Autism Education Trust (AET)
The Autism Education Trust (AET) helps children and young people with autism to receive an education, enabling them to reach their potential.
The AET is a not for profit programme led by two national autism charities – the National Autistic Society and Ambitious about Autism. Established and supported by the Department for Education, the AET promotes and supports partnerships throughout the education system to improve educational access, experience and outcomes for children and young people with autism.
Underpinned by current research into good education practice, the AET programme is structured around the three education phases – early years, school and post 16. Our core values are: person-centered, outcomes and process focussed, inclusive and accessible, evidence-based, high quality and working in partnership.
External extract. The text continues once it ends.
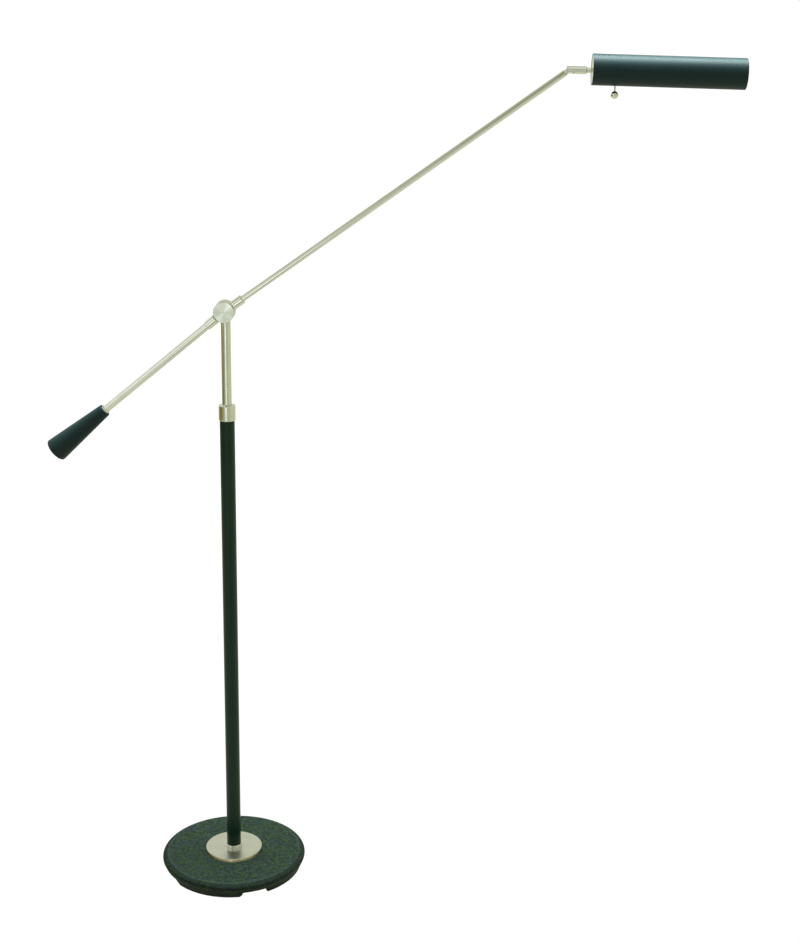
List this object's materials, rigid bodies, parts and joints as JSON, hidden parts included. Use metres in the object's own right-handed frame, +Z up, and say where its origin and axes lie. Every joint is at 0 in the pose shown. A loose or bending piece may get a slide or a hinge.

The AET is not a legal entity and is hosted on behalf of the partnership by the National Autistic Society (NAS). NAS carries all legal responsibility for the programme and enters into all contracts on its behalf.
Autistic students may face additional challenges when taking exams, such as sensory overload. Having recognised these challenges, the DfE commissioned the Autism Education Trust (AET) to develop guidance around accommodations (please see related links) to help teachers and exam officers support autistic students to demonstrate fully their knowledge and skills in qualifications.
The guide was written specifically to support autistic students being entered for GCSEs, but the principles and good practice examples can be applied to all public examinations.
The Joint Council for Qualifications (JCQ) publishes requirements for the most common access arrangements for GCSEs. Access arrangements include reasonable adjustments that are needed to make exams accessible for candidates who have disabilities. A reasonable adjustment may be unique to that individual and may not be included in the JCQ’s list of available access arrangements.
In order to prepare autistic students for taking exams, teachers should be familiar with the exam content and formatting so that they can provide individualised guidance and support. It is good practice to make use of any available previous papers and practice material.